I mentioned at the start that I would have something to say about the meaning of "the right to keep and bear arms." The historian Joyce Lee Malcolm has done important research in this area in her definitive book Guns and Violence: The English Experience (Harvard, 2002). She proceeds by a learned study of violent crime in England, from the Middle Ages to the present. In her survey, a constant theme emerges. As guns became more prevalent, violent crime decreased. This trend culminated in the nineteenth century, when death by murder was rare but guns were widespread. Often people think of English medieval life as relatively calm and peaceful, but in Malcolm's view this is a myth. "Medieval England was boisterous and violent, more so than court records reveal. This high rate of homicide and violent crime existed when few firearms were in circulation." Malcolm's interest in the Middle Ages is not confined to her primary theme of the relation between guns and violence. She introduces another theme that will concern

her throughout the book: the status of the right to self-defense. During this period, custom and law established the right of individuals to resist violence directed against them. In some instances, a person who killed his assailant stood immune from criminal penalty.
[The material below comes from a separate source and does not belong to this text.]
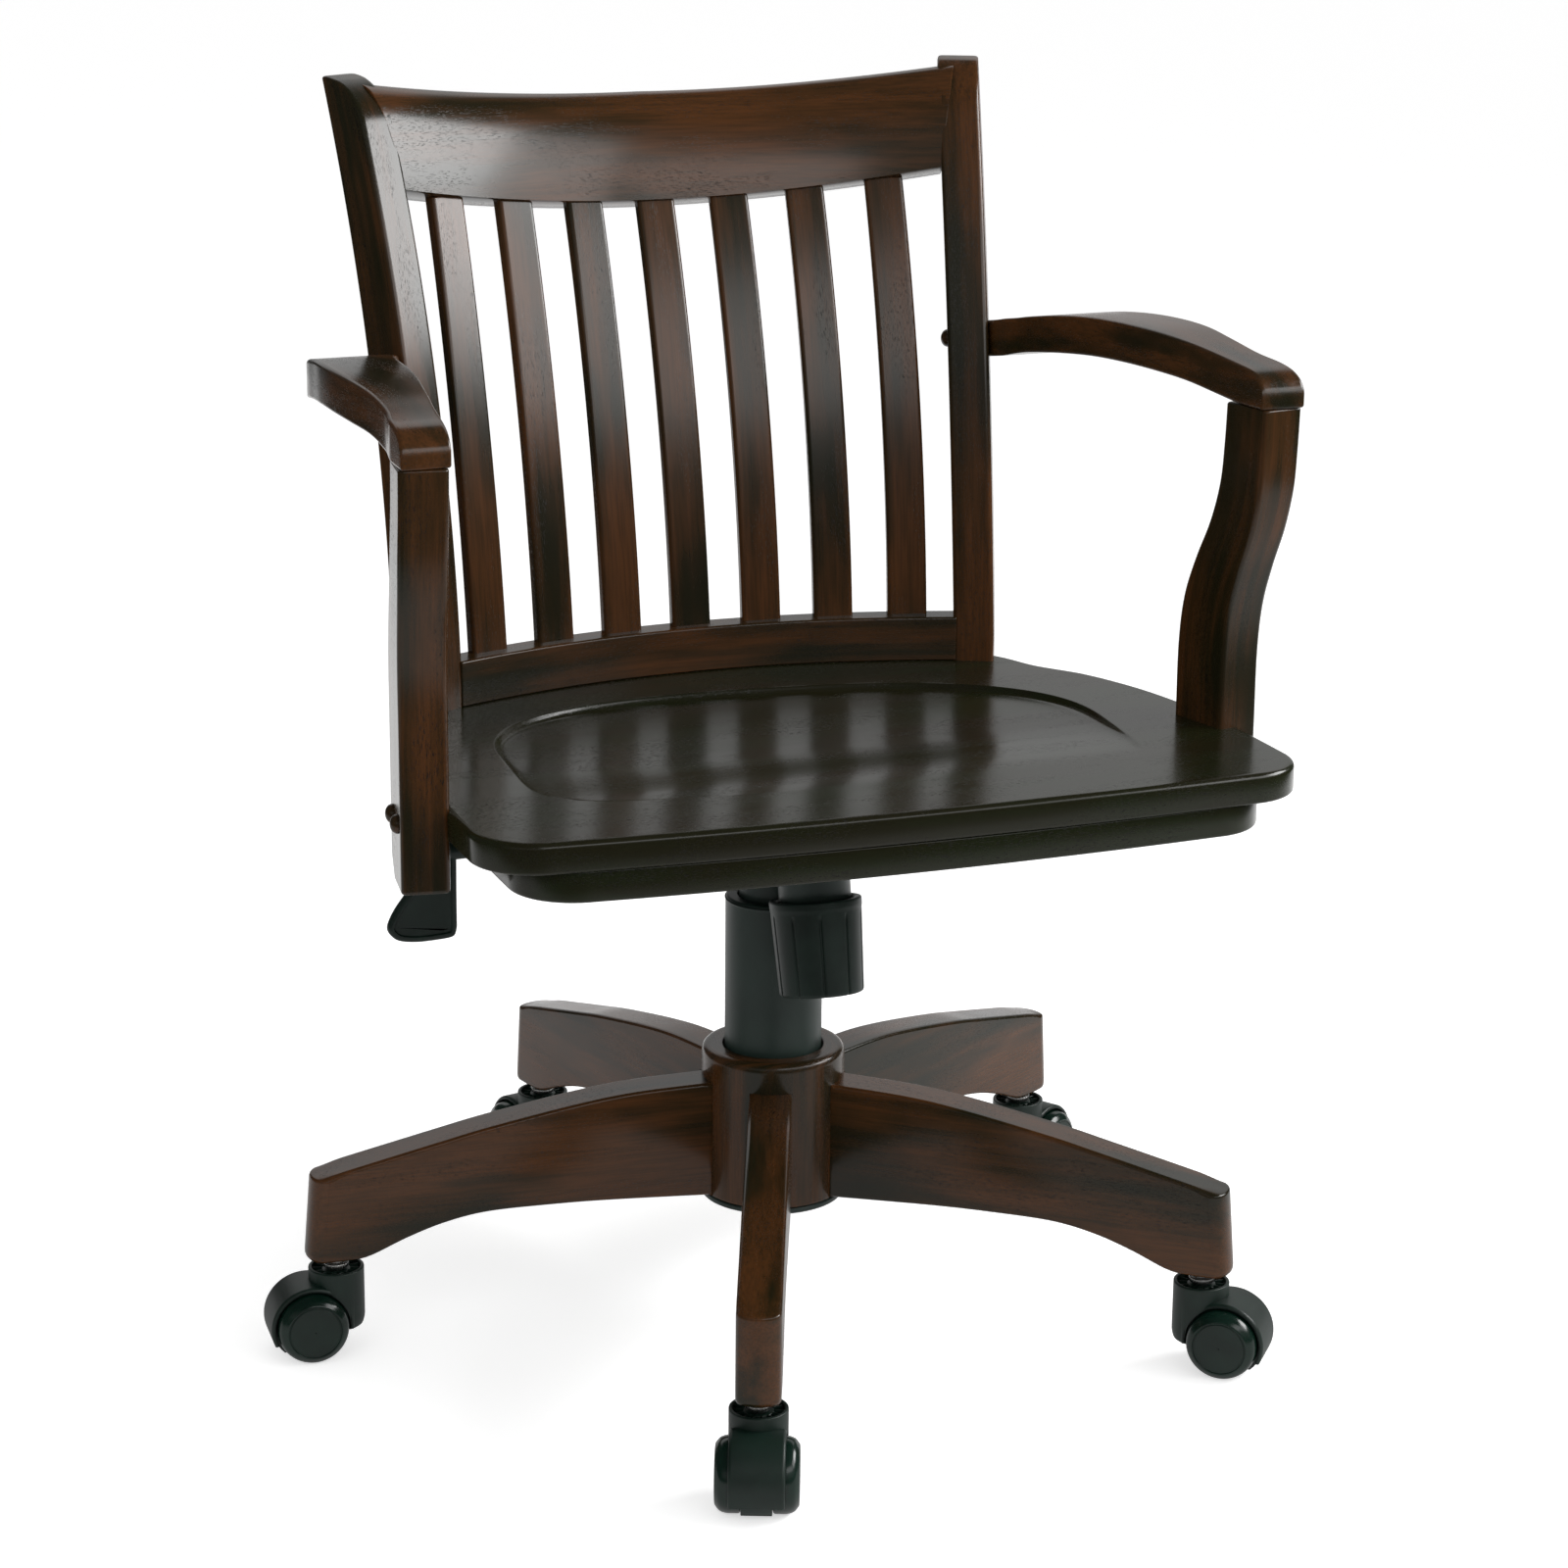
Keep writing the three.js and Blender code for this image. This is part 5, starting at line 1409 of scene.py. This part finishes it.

In the Tudor and Stuart periods, "this era in which firearms first came into common use in everyday life as well as for the citizen militia in which the Englishman's right to have 'arms for his defence' was proclaimed, also witnessed a sharp decline in violent homicide" Developments in the eighteenth century should by now come as no surprise. "[A]t the very time that the individual right to be armed was becoming well established and guns were replacing earlier weapons, the homicide rate continued its precipitous decline." In the nineteenth century, once again, the number of guns increased while violent crime declined. "The nineteenth century ended with firearms plentifully available while rates of armed crime had been declining and were to reach a record low."
Let's do everything we can to preserve our right to own guns!